Wheelwright insists that taxes are fun, understandable, and even patriotic when you master them. By reframing the tax code from an obstacle into a map, he reshapes readers’ relationship with money and the government. The book’s thesis echoes his mentor Robert Kiyosaki’s idea from Rich Dad Poor Dad: the wealthy don’t avoid taxes through deceit; they actively fulfill what the government asks of them — creating jobs, housing, food, and energy — and receive tax breaks in return.
The Government’s Hidden Invitation
From the start, Wheelwright contends that nearly all modern tax systems — whether in the U.S., U.K., Canada, or Australia — share one major principle: they’re designed to reward actions that stimulate the economy. Around 99.5% of the tax law exists to help people pay less in taxes. Governments “want” entrepreneurs and investors to take risks, build infrastructure, and generate jobs, and the tax code is their language of incentives. With proper education, you begin to see deductions, credits, and brackets not as traps but as tools.

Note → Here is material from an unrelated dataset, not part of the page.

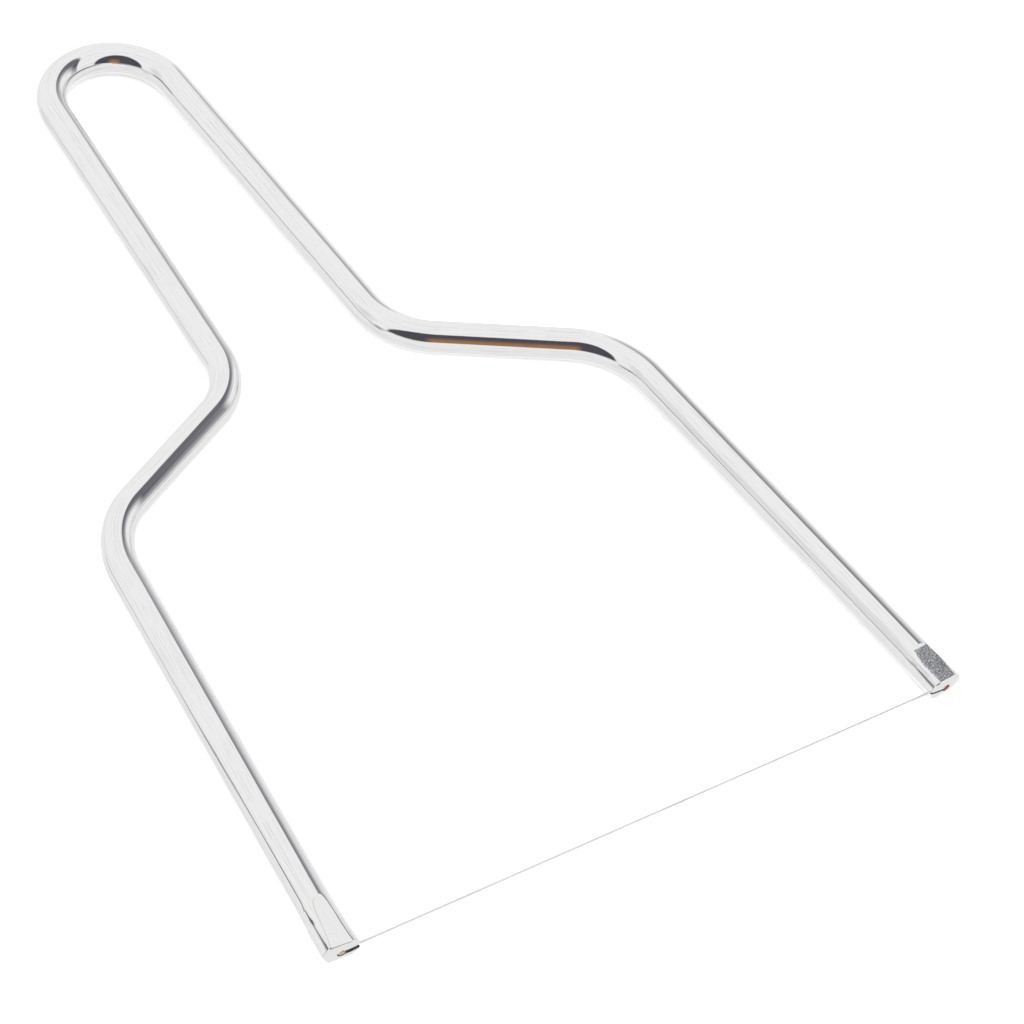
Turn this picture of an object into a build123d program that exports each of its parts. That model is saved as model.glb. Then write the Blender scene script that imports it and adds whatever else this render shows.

This shift in mindset transforms taxes from something punitive into something empowering. Instead of fearing taxes, Wheelwright urges readers to treat them as a game with predictable rules — and those who learn the rules can play to win.
Learning the Rules to Win
At the heart of Wheelwright’s approach are two foundational rules: (1) it’s your money, not the government’s; and (2) the tax law is written primarily to reduce your taxes. Once you accept those truths, the rest of the book provides the action steps. Wheelwright systematically teaches you how to shift from being an employee — paying the most tax — to becoming an entrepreneur or investor on the right side of the CASHFLOW Quadrant. That’s where governments provide the most powerful benefits.

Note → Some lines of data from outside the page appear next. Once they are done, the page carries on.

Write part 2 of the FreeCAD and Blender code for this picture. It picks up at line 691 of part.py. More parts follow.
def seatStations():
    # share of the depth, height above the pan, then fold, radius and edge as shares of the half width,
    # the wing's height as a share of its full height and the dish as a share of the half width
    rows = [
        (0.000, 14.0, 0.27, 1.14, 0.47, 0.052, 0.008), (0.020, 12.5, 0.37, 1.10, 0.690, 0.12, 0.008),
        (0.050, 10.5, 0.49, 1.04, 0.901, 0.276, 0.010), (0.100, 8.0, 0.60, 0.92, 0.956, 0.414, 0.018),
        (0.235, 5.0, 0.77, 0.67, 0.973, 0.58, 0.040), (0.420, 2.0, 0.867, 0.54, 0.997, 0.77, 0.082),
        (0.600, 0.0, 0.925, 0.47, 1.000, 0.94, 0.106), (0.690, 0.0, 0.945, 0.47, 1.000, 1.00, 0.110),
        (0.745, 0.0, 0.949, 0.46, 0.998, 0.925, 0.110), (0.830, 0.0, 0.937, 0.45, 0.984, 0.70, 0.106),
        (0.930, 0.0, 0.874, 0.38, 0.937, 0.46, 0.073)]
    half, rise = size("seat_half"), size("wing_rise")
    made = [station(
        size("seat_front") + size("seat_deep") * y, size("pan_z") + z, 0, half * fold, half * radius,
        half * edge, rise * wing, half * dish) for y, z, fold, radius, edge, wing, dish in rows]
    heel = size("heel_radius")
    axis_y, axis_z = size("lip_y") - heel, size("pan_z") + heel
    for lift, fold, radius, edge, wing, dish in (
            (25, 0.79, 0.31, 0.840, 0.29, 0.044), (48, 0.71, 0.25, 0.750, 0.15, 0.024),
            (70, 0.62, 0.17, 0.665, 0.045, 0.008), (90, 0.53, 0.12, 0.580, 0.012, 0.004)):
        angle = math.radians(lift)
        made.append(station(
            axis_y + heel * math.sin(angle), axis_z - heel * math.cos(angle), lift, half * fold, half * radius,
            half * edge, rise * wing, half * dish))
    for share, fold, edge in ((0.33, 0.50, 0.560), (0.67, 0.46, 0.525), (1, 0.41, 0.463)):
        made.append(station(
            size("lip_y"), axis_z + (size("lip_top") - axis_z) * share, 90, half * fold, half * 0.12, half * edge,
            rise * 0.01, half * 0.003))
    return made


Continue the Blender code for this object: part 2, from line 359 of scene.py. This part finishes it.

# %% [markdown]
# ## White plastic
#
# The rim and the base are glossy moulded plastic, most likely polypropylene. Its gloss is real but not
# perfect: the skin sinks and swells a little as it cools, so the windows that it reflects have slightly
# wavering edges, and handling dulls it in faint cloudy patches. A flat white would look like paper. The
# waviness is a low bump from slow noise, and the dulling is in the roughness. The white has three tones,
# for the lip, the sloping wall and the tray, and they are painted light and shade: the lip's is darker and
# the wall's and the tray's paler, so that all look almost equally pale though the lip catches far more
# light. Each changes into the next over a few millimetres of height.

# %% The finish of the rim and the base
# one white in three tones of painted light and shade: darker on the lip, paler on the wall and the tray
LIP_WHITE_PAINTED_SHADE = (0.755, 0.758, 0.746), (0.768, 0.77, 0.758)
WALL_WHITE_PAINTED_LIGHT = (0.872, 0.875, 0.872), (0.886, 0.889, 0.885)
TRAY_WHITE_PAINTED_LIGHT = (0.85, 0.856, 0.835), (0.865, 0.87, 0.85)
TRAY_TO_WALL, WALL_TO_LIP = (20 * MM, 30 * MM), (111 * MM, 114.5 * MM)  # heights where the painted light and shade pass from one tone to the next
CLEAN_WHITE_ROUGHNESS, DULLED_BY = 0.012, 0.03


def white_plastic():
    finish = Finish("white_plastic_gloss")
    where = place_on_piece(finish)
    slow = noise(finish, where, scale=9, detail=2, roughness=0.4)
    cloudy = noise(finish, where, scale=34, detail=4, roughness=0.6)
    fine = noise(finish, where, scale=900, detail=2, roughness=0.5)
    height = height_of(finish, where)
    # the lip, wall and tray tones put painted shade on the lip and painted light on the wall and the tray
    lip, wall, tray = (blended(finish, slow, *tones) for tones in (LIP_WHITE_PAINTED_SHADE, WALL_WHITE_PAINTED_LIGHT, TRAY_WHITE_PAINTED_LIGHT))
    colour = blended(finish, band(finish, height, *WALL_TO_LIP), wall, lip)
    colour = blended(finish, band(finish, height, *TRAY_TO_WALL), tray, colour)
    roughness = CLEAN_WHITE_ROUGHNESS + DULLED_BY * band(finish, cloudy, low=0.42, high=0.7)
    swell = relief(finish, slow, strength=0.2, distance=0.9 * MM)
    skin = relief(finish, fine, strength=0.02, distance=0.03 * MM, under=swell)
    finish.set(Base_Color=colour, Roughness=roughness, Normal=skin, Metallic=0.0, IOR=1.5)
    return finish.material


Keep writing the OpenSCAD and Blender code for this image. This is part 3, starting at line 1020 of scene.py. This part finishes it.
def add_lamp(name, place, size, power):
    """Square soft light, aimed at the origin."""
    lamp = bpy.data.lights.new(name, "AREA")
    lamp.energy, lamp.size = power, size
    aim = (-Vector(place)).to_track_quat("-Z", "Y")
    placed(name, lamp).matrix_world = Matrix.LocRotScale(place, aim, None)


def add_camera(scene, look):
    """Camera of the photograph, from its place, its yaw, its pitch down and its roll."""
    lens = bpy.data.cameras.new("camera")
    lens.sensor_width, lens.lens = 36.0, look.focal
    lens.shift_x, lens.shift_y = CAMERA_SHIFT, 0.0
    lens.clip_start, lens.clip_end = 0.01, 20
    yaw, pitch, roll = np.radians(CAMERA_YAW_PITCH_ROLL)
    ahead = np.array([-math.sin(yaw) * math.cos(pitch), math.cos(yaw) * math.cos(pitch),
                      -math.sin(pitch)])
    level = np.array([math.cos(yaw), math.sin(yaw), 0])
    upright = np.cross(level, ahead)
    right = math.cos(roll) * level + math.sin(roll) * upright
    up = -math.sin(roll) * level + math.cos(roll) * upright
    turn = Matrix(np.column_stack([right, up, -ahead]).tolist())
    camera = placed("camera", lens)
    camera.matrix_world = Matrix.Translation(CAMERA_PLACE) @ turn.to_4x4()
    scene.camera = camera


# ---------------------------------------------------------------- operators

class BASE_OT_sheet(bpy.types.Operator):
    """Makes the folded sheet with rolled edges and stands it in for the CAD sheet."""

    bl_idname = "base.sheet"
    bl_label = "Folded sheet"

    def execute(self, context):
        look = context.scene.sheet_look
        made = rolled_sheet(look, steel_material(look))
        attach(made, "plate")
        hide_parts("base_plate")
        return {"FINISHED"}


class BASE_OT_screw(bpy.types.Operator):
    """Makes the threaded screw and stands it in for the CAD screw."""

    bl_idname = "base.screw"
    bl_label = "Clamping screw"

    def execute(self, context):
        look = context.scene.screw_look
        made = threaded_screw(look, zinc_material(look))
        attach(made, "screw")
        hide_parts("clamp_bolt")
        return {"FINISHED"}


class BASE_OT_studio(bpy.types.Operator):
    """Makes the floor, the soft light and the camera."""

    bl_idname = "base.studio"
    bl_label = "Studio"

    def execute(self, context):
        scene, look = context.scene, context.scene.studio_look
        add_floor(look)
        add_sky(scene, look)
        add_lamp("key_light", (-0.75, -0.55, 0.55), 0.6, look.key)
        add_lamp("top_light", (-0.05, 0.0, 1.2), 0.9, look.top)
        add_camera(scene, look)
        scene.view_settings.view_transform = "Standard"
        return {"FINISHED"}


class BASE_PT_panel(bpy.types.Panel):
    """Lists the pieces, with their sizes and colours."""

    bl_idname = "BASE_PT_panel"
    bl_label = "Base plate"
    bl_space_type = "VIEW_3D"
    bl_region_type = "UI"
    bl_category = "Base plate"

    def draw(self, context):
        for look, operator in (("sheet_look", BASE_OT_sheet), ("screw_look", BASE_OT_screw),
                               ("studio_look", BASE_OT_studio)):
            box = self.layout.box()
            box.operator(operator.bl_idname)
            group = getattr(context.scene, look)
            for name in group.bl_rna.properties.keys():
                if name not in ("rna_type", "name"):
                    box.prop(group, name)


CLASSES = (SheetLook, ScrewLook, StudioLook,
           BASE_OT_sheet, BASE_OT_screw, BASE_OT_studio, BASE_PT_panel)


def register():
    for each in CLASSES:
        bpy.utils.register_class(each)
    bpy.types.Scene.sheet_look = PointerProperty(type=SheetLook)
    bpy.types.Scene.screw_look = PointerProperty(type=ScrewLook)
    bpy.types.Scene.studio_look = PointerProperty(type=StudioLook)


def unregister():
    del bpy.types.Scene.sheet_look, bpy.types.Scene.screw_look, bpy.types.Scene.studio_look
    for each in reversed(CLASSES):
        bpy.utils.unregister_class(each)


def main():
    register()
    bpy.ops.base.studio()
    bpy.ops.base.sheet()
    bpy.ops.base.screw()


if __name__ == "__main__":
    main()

The key, he says, lies in changing your facts. Governments tax you based on what your life looks like: your income sources, your entities, even your documentation. So if you want to change your taxes, you must first change your facts — adopt the behaviors and structures of the wealthy. This could mean starting a business, investing in real estate, or learning how depreciation turns paper losses into real cash gains.
A Global Blueprint
In researching international tax systems, Wheelwright discovered that their fundamentals are remarkably similar. Whether you’re in the U.S., Canada, or France, the underlying incentives mirror each other: governments subsidize the same activities — employment creation, housing, energy, agriculture, and development. Once you master these principles, you can apply them globally. This universality makes his message bold yet practical: the tax law is the same treasure map everywhere. The only difference is your willingness to read it.

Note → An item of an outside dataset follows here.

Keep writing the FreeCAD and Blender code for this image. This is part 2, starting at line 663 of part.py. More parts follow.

Why This Perspective Matters
The book’s ultimate impact is psychological as much as financial. Wheelwright wants you to see paying fewer taxes as not only smart but moral. By doing what the government rewards — such as running businesses, investing in housing, or developing clean energy — you participate in national and global progress while securing your own future. This notion makes tax reduction a form of civic engagement, a practical patriotism built on competence rather than complaint.
Throughout the chapters, Wheelwright shows you how to move from fear to mastery. His examples — from Robert Kiyosaki’s shift from employee to entrepreneur to his own experiences with clients turning everyday expenses into deductions — illustrate one truth: wealth is not about earning more, but keeping more. In his worldview, taxes aren’t the enemy of wealth; ignorance is. Understanding tax laws, then, becomes not just an act of financial literacy but the cornerstone of genuine freedom.